Two handball incidents, two waved-away appeals, and one Champions League semifinal suddenly centered on the rulebook instead of the football.

Bayern Munich's clash with Paris Saint-Germain produced immediate controversy when the referee declined to award handballs on two separate appeals. The frustration sharpened because the incidents reportedly echoed a moment from the first leg in Paris, where a similar call did lead to a PSG penalty. That contrast, more than any single replay, drove the backlash and reopened a familiar question for players, coaches, and fans: what actually counts as handball now?

The anger did not come only from the non-calls — it came from the apparent gap between this match and last week's decision in Paris.

At the heart of the dispute sits consistency. Supporters can accept a strict interpretation or a lenient one, but they rarely accept both in the same tie. Reports indicate the semifinal's flashpoints looked close enough to the first-leg penalty incident to invite direct comparison, and that made the referee's choices feel less like isolated judgment calls and more like a moving standard. In elite matches, that perception can overwhelm everything else.

Key Facts

  • The referee declined two Bayern Munich handball appeals in the Champions League semifinal against PSG.
  • The non-calls drew scrutiny because a similar incident in the first leg reportedly resulted in a PSG penalty.
  • The controversy centers on consistency in handball interpretation across both matches.
  • The debate quickly shifted attention from the game itself to officiating standards.

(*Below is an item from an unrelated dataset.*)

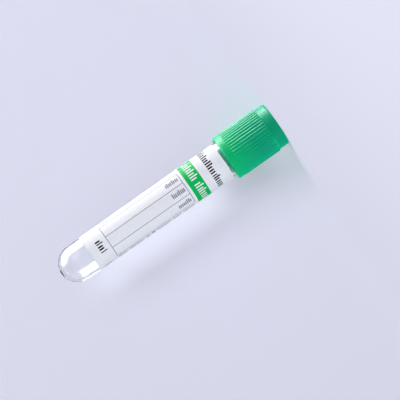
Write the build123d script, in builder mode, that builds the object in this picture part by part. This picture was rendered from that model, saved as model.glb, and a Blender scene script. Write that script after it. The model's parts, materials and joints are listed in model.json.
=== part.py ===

The dispute also highlights a wider problem for the sport. Handball decisions often hinge on fine distinctions — arm position, deflection, distance, intent, and movement — but those distinctions can look unclear in real time and unsatisfying in replay. When one leg of a knockout tie brings a penalty and the next brings nothing, the law may still allow that outcome. The audience, however, often sees contradiction before nuance.

What happens next matters beyond this semifinal. Bayern and PSG will move on from the individual moments, but the noise around them will linger into future European matches and fresh demands for clearer explanations from officials. If similar incidents keep producing different outcomes, the argument will not fade. It will grow, and it will keep pulling the spotlight away from the game itself.